Seems more likely that Django is escaping & to its equivalent HTML entity (&) because it is a reserved character. You could probably mark the title as safe in the impacted templates, which should resolve the issue (https://docs.djangoproject.com/en/3.0/ref/templates/builtins/#safe).
Ah, but the strang thing is that I did not use a template. I was using a title (email subject) saved to the database, not a template.
I would need to dig more, but I seem to recall the subject is rendered as a template, so the ampersand will still be escaped automatically by Django. You could override this template snippet to flag the content as safe. Relevant template here: https://github.com/dokterbob/django-newsletter/blob/master/newsletter/templates/newsletter/message/message_subject.txt
Whether this should be updated in the package is probably a call for the maintainers.
I can confirm that if you do the overriding as suggested by @studybuffalo of that simple template like this:
{{ newsletter.title|safe }} - {{ message.title|safe }}
escaping is successfully suppressed.
It affects by the way the title of the newsletter and the title of the message
Question to the maintainer @dokterbob: would it be a risk to hard code it in the original template? If the answer is yes, then we could unhesitatingly close this issue and commonly tell: overriding is the way to go.
Similarly to the discussion on the escaping of recipient names here, email headers do need their proper encoding, or else there remains the possibility of header injection attacks (and other erroneous or unexpected behaviour).
The question is, whether Django already properly encodes subject headers, in which case, in deed, we can consider the template as safe. To which, the answer is: YES! https://docs.djangoproject.com/id/3.0/_modules/django/core/mail/message/
As opposed to adding safe to the template, I would recommend wrapping it in a safe block. It might make sense to do the same for the text content of emails.

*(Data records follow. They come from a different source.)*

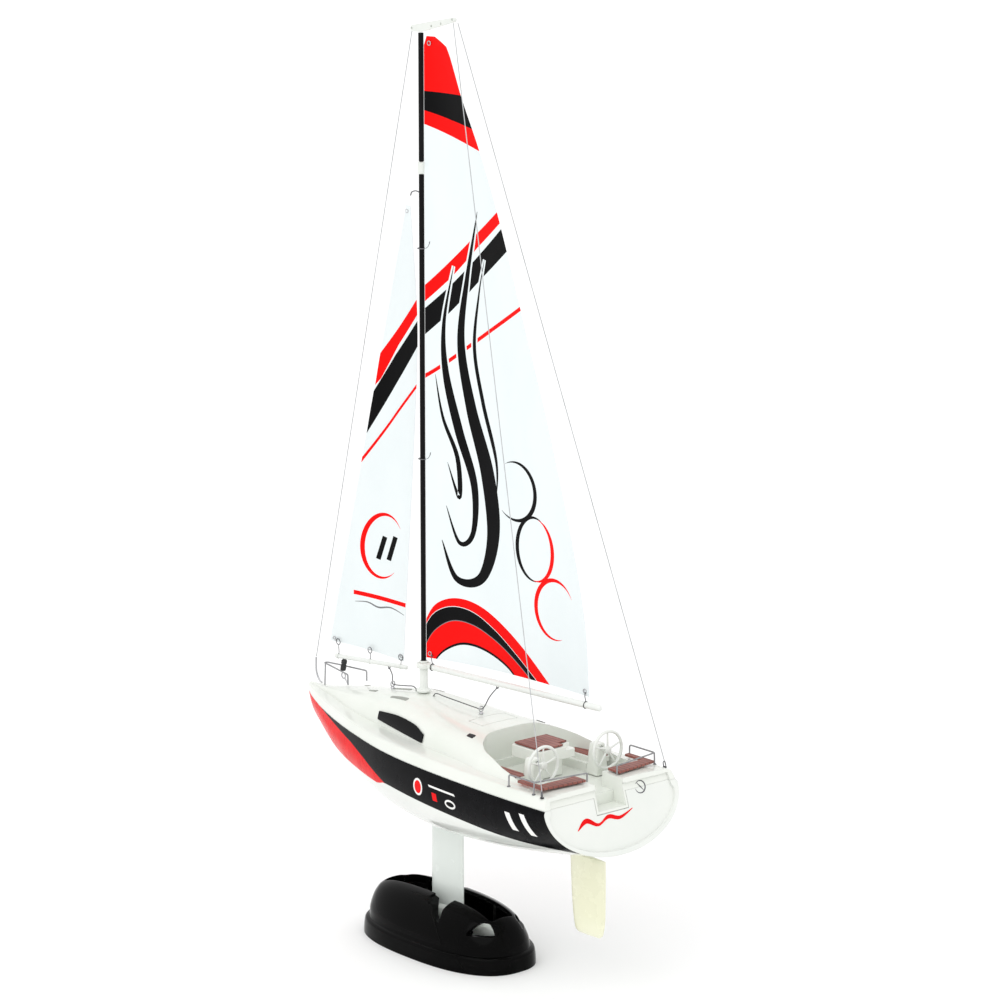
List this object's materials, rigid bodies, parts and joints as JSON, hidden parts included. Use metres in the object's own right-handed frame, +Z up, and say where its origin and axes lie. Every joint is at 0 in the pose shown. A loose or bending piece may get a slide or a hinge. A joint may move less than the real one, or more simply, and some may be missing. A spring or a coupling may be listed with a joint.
{
  "type": "radio controlled sailing yacht",
  "caption": "Model sailing yacht with a hollow hull, keel and ballast bulb, swinging sails, steering rudder and radio gear, on a glossy display stand.",
  "frame": {"origin": "the middle of the stand's underside, straight below the middle of the keel fin", "axes": "+Z up along the mast, -Y towards the bow, +X to port"},
  "size_m": [0.0986, 0.2724, 0.5289],
  "materials": {
    "hull_gloss": "glossy moulding with applied bands of black, red and white film",
    "deck_gloss": "glossy white moulding",
    "window_black": "polished black film",
    "keel_gloss": "glossy white",
    "bulb_coated": "cast metal ballast under smooth white paint",
    "rudder_cream": "satin cream",
    "steel": "bright drawn wire and turned steel",
    "brass": "drawn tube",
    "white_plastic": "satin moulded nylon",
    "spar_white": "white painted tube",
    "mast_black": "black coated tube with a soft sheen",
    "black_plastic": "fine textured black",
    "servo_blue": "translucent blue case",
    "battery_wrap": "shrink wrap",
    "board_green": "solder mask",
    "rigging_wire": "fine coated wire",
    "sheet_cord": "braided dark cord",
    "sail_film": "smooth printed sail film",
    "wheel_grey": "pale grey moulding",
    "teak": "reddish brown, printed as planks",
    "stand_black": "high gloss black"
  },
  "bodies": {
    "stand": {"display_stand": "stand_black"},
    "boat": {"backstay_port": "rigging_wire", "backstay_starboard": "rigging_wire", "battery_pack": "battery_wrap", "bow_fitting": "steel", "bow_pulpit": "steel", "cabin_window_port": "window_black", "cabin_window_starboard": "window_black", "cockpit_table": "deck_gloss", "deck_eye_jib": "steel", "deck_eye_main": "steel", "deck_eye_tack": "steel", "deck_moulding": "deck_gloss", "equipment_tray": "black_plastic", "forestay": "rigging_wire", "helm_pedestal_port": "deck_gloss", "helm_pedestal_starboard": "deck_gloss", "hull_shell": "hull_gloss", "jib_head_hook": "steel", "jib_sheet": "sheet_cord", "keel_bolt": "steel", "keel_bulb": "bulb_coated", "keel_fin": "keel_gloss", "keel_nut": "steel", "main_sheet": "sheet_cord", "mast_crane": "white_plastic", "mast_joint": "white_plastic", "mast_lower": "mast_black", "mast_socket": "white_plastic", "mast_upper": "mast_black", "power_switch": "black_plastic", "receiver_board": "board_green", "rudder_servo": "servo_blue", "rudder_tube": "brass", "sail_winch_servo": "servo_blue", "stern_rail_port": "steel", "stern_rail_starboard": "steel", "stern_seat_port": "teak", "stern_seat_starboard": "teak", "table_top": "teak"},
    "mainsail_rig": {"main_boom": "spar_white", "gooseneck": "white_plastic", "mainsail": "sail_film", "luff_ring_lower": "steel", "luff_ring_upper": "steel"},
    "jib_rig": {"jib_boom": "spar_white", "jib_swivel": "black_plastic", "jib": "sail_film"},
    "rudder": {"rudder_blade": "rudder_cream", "rudder_stock": "steel", "tiller_arm": "white_plastic"},
    "servo_horn": {"rudder_servo_horn": "white_plastic"},
    "pushrod": {"rudder_pushrod": "steel"},
    "winch_arm": {"sail_winch_arm": "white_plastic"},
    "port_wheel": {"helm_wheel_port": "wheel_grey"},
    "starboard_wheel": {"helm_wheel_starboard": "wheel_grey"},
    "switch": {"switch_slider": "white_plastic"},
    "hatch": {"service_hatch": "deck_gloss"}
  },
  "joints": [
    {"name": "boat_lift", "type": "slide", "parent": "stand", "child": "boat", "axis": [0, 0, 1], "range_m": [0, 0.06]},
    {"name": "main_boom_swing", "type": "hinge", "parent": "boat", "child": "mainsail_rig", "pos_m": [0, -0.0215, 0.1614], "axis": [0, 0, 1], "range_deg": [-60.5, 49.5]},
    {"name": "jib_boom_swing", "type": "hinge", "parent": "boat", "child": "jib_rig", "pos_m": [0, -0.0945, 0.1475], "axis": [0, 0.2182, 0.9759], "range_deg": [-70, 40]},
    {"name": "rudder_turn", "type": "hinge", "parent": "boat", "child": "rudder", "pos_m": [0, 0.112, 0.09], "axis": [0, 0, 1], "range_deg": [-35, 35]},
    {"name": "servo_horn_turn", "type": "hinge", "parent": "boat", "child": "servo_horn", "pos_m": [0, 0.092, 0.111], "axis": [0, 0, 1], "range_deg": [-36, 36]},
    {"name": "pushrod_turn", "type": "hinge", "parent": "servo_horn", "child": "pushrod", "pos_m": [0.01, 0.092, 0.1112], "axis": [0, 0, 1], "range_deg": [-36, 36]},
    {"name": "winch_arm_turn", "type": "hinge", "parent": "boat", "child": "winch_arm", "pos_m": [0, 0.06, 0.1128], "axis": [0, 0, 1], "range_deg": [-45, 45]},
    {"name": "port_wheel_turn", "type": "hinge", "parent": "boat", "child": "port_wheel", "pos_m": [0.0235, 0.1075, 0.135], "axis": [0, 1, 0], "continuous": true},
    {"name": "starboard_wheel_turn", "type": "hinge", "parent": "boat", "child": "starboard_wheel", "pos_m": [-0.0235, 0.1075, 0.135], "axis": [0, 1, 0], "continuous": true},
    {"name": "switch_slide", "type": "slide", "parent": "boat", "child": "switch", "axis": [0, -1, 0], "range_m": [0, 0.0024]},
    {"name": "hatch_lift", "type": "slide", "parent": "boat", "child": "hatch", "axis": [0, 0, 1], "range_m": [0, 0.009]}
  ],
  "couplings": [
    {"joint": "servo_horn_turn", "follows": "rudder_turn", "ratio": 1},
    {"joint": "pushrod_turn", "follows": "rudder_turn", "ratio": -1}
  ]
}
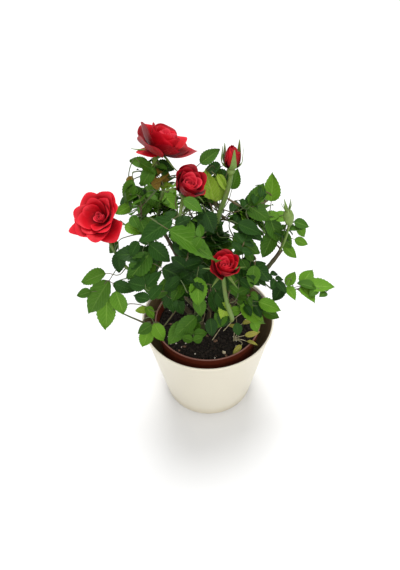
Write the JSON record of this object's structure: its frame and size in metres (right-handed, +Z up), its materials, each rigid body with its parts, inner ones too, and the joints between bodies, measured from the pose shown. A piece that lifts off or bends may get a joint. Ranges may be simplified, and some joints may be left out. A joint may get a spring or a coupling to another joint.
{
  "type": "potted rose bush",
  "caption": "Small red-flowered rose bush in a brown nursery pot, standing in a conical cream cover pot.",
  "frame": {"origin": "middle of the flat underside of the cover pot, which the plant stands on", "axes": "+Z up along the pot's axis, -Y towards the front, the side most blooms face"},
  "size_m": [0.2201, 0.1557, 0.3089],
  "materials": {
    "cream_plastic": "smooth moulded cream plastic, satin",
    "brown_plastic": "thin red-brown thermoformed plastic, slightly glossy rim",
    "potting_soil": "moist near-black peat compost with perlite, bark and grit",
    "cane_bark": "dark green-brown bark, ridged, with buds",
    "green_stalk": "smooth light green young shoots",
    "leaves": "mid to dark green leaflets with toothed edges and sunken veins",
    "red_petals": "velvety deep red petals, brighter pinkish red at the centre",
    "green_hip": "pale green spent bud"
  },
  "bodies": {
    "root": {"bloom_front": "red_petals", "bloom_left": "red_petals", "bloom_middle": "red_petals", "bloom_top": "red_petals", "bud_top": "red_petals", "cane_front": "cane_bark", "cane_front_right": "cane_bark", "cane_left": "cane_bark", "cane_left_back": "cane_bark", "cane_middle": "cane_bark", "cane_right": "cane_bark", "cane_right_back": "cane_bark", "cover_pot": "cream_plastic", "hip_right": "green_hip", "leaves_crown_front": "leaves", "leaves_crown_top": "leaves", "leaves_front_left": "leaves", "leaves_front_right": "leaves", "leaves_heart": "leaves", "leaves_left_back": "leaves", "leaves_left_middle": "leaves", "leaves_left_shoulder": "leaves", "leaves_left_spray": "leaves", "leaves_left_upper": "leaves", "leaves_low_back": "leaves", "leaves_low_front": "leaves", "leaves_low_left": "leaves", "leaves_low_right": "leaves", "leaves_middle_back": "leaves", "leaves_right_back": "leaves", "leaves_right_branch": "leaves", "leaves_right_middle": "leaves", "leaves_right_peak": "leaves", "leaves_right_side": "leaves", "leaves_right_spray": "leaves", "leaves_right_upper": "leaves", "leaves_top_left": "leaves", "nursery_pot": "brown_plastic", "soil": "potting_soil", "stalk_bud": "green_stalk", "stalk_front": "green_stalk", "stalk_hip": "green_stalk", "stalk_left": "green_stalk", "stalk_middle": "green_stalk", "stalk_top": "green_stalk"}
  },
  "joints": []
}
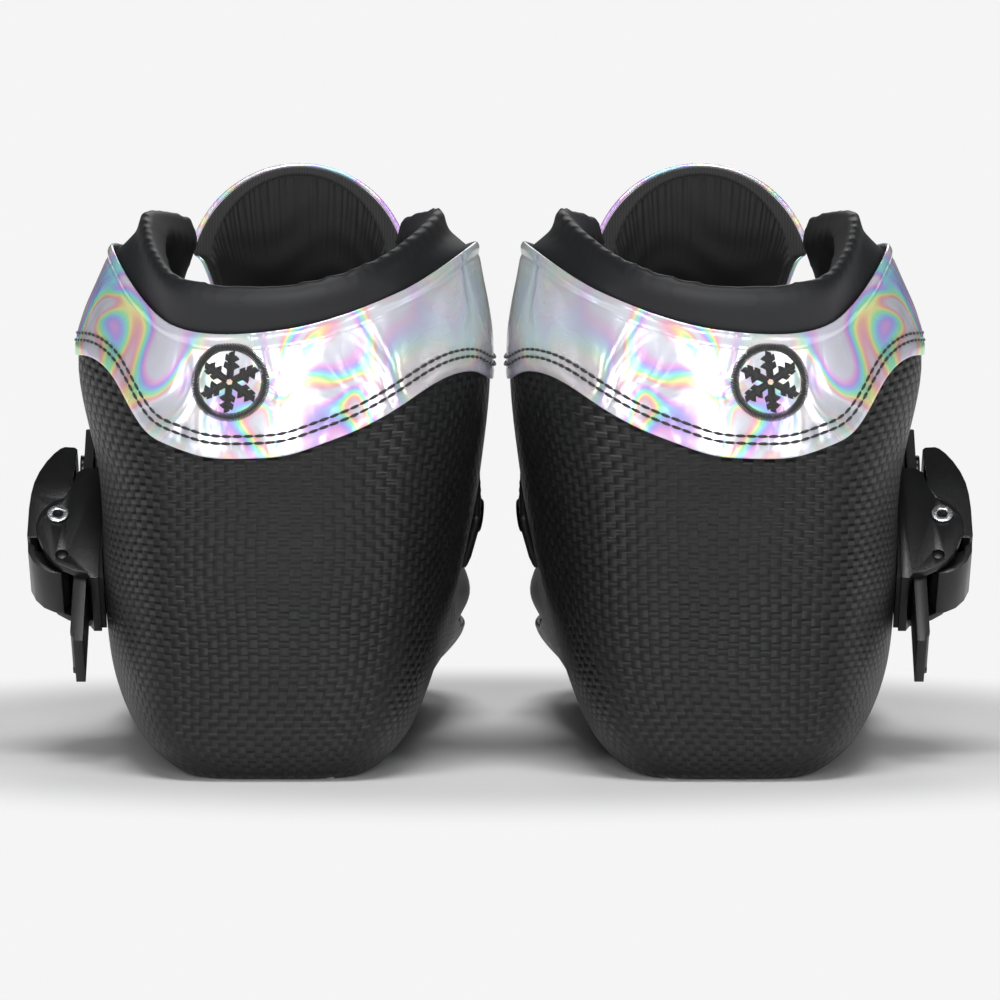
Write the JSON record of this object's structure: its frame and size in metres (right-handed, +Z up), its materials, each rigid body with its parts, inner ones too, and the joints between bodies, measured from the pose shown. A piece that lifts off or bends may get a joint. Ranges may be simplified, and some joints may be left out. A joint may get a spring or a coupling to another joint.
{
  "type": "speed skating boots",
  "caption": "Pair of low-cut carbon speed skating boots with padded collars, ratchet instep buckles, open lace throats and threaded sole mounts for a blade or wheel frame.",
  "frame": {"origin": "on the ground, midway between the two boots and midway between heel and toe", "axes": "+Y from heel to toe, +Z up, +X to the right boot's outer side"},
  "size_m": [0.2412, 0.282, 0.1528],
  "materials": {
    "carbon": "matt clear-coated black carbon weave",
    "trim": "silver iridescent coated microfibre",
    "upper": "black microfibre",
    "black_metal": "black oxide steel",
    "padding": "soft black padded fabric",
    "lining": "black suede",
    "insole": "black fabric",
    "tongue": "black padded fabric",
    "binding": "woven black tape",
    "thread": "black embroidery",
    "alloy": "anodised",
    "buckle": "satin black",
    "rubber": "matt",
    "steel": "satin",
    "strap": "satin black",
    "soft_strap": "satin black"
  },
  "bodies": {
    "left_boot": {"left_shell": "carbon", "left_trim_panel": "trim", "left_quarter_outer": "upper", "left_quarter_inner": "upper", "left_vamp": "upper", "left_eyelet_stays": "trim", "left_eyelets": "black_metal", "left_collar": "padding", "left_lining": "lining", "left_insole": "insole", "left_tongue": "tongue", "left_tongue_binding": "binding", "left_emblem": "thread", "left_mount_block_front": "alloy", "left_mount_block_rear": "alloy", "left_buckle_base": "buckle", "left_buckle_spacer": "rubber", "left_buckle_bolts": "steel", "left_lever_pin": "steel", "left_lever_spring": "steel", "left_release_pin": "steel", "left_release_spring": "steel", "left_instep_strap": "soft_strap", "left_strap_rivet": "steel", "left_strap_screw": "steel"},
    "left_lever_body": {"left_lever": "buckle", "left_drive_pin": "steel"},
    "left_drive_pawl_body": {"left_drive_pawl": "steel"},
    "left_release_lever_body": {"left_release_lever": "buckle"},
    "left_ladder_body": {"left_ladder_strap": "strap"},
    "right_boot": {"right_shell": "carbon", "right_trim_panel": "trim", "right_quarter_outer": "upper", "right_quarter_inner": "upper", "right_vamp": "upper", "right_eyelet_stays": "trim", "right_eyelets": "black_metal", "right_collar": "padding", "right_lining": "lining", "right_insole": "insole", "right_tongue": "tongue", "right_tongue_binding": "binding", "right_emblem": "thread", "right_mount_block_front": "alloy", "right_mount_block_rear": "alloy", "right_buckle_base": "buckle", "right_buckle_spacer": "rubber", "right_buckle_bolts": "steel", "right_lever_pin": "steel", "right_lever_spring": "steel", "right_release_pin": "steel", "right_release_spring": "steel", "right_instep_strap": "soft_strap", "right_strap_rivet": "steel", "right_strap_screw": "steel"},
    "right_lever_body": {"right_lever": "buckle", "right_drive_pin": "steel"},
    "right_drive_pawl_body": {"right_drive_pawl": "steel"},
    "right_release_lever_body": {"right_release_lever": "buckle"},
    "right_ladder_body": {"right_ladder_strap": "strap"}
  },
  "joints": [
    {"name": "left_lever_swing", "type": "hinge", "parent": "left_boot", "child": "left_lever_body", "pos_m": [-0.11282, -0.0643, 0.0553], "axis": [0, -0.7071, 0.7071], "range_deg": [0, 50], "stiffness_Nm_per_rad": 0.02, "springref_deg": -8.59},
    {"name": "left_drive_pawl_swing", "type": "hinge", "parent": "left_lever_body", "child": "left_drive_pawl_body", "pos_m": [-0.11152, -0.05928, 0.06032], "axis": [0, -0.7071, 0.7071], "range_deg": [0, 12], "stiffness_Nm_per_rad": 0.002, "springref_deg": -11.46},
    {"name": "left_release_swing", "type": "hinge", "parent": "left_boot", "child": "left_release_lever_body", "pos_m": [-0.11122, -0.07378, 0.04582], "axis": [0, -0.7071, 0.7071], "range_deg": [0, 10], "stiffness_Nm_per_rad": 0.01, "springref_deg": -11.46},
    {"name": "left_ladder_slide", "type": "slide", "parent": "left_boot", "child": "left_ladder_body", "axis": [0, 0.7071, 0.7071], "range_m": [-0.005, 0.005]},
    {"name": "right_lever_swing", "type": "hinge", "parent": "right_boot", "child": "right_lever_body", "pos_m": [0.11282, -0.0643, 0.0553], "axis": [0, 0.7071, -0.7071], "range_deg": [0, 50], "stiffness_Nm_per_rad": 0.02, "springref_deg": -8.59},
    {"name": "right_drive_pawl_swing", "type": "hinge", "parent": "right_lever_body", "child": "right_drive_pawl_body", "pos_m": [0.11152, -0.05928, 0.06032], "axis": [0, 0.7071, -0.7071], "range_deg": [0, 12], "stiffness_Nm_per_rad": 0.002, "springref_deg": -11.46},
    {"name": "right_release_swing", "type": "hinge", "parent": "right_boot", "child": "right_release_lever_body", "pos_m": [0.11122, -0.07378, 0.04582], "axis": [0, 0.7071, -0.7071], "range_deg": [0, 10], "stiffness_Nm_per_rad": 0.01, "springref_deg": -11.46},
    {"name": "right_ladder_slide", "type": "slide", "parent": "right_boot", "child": "right_ladder_body", "axis": [0, 0.7071, 0.7071], "range_m": [-0.005, 0.005]},
    {"name": "right_boot_set_down", "type": "slide", "parent": "left_boot", "child": "right_boot", "axis": [1, 0, 0], "range_m": [0, 0.15]}
  ]
}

Ref: https://django.readthedocs.io/en/stable/ref/templates/language.html#for-template-blocks
From your linked doc
one can see that django correctly escapes the subject via Header(val).encode().
So it's guaranteed to have automatically proper encoded header and no worries of injection attacks.
To your safe block suggestion: have you got some arguments why a block shall be used over the safe keyword?
Escaping the whole body text of an email might make sense for HTML only mails but not for plain text. So new issues arise when meticulously thinking outside the box.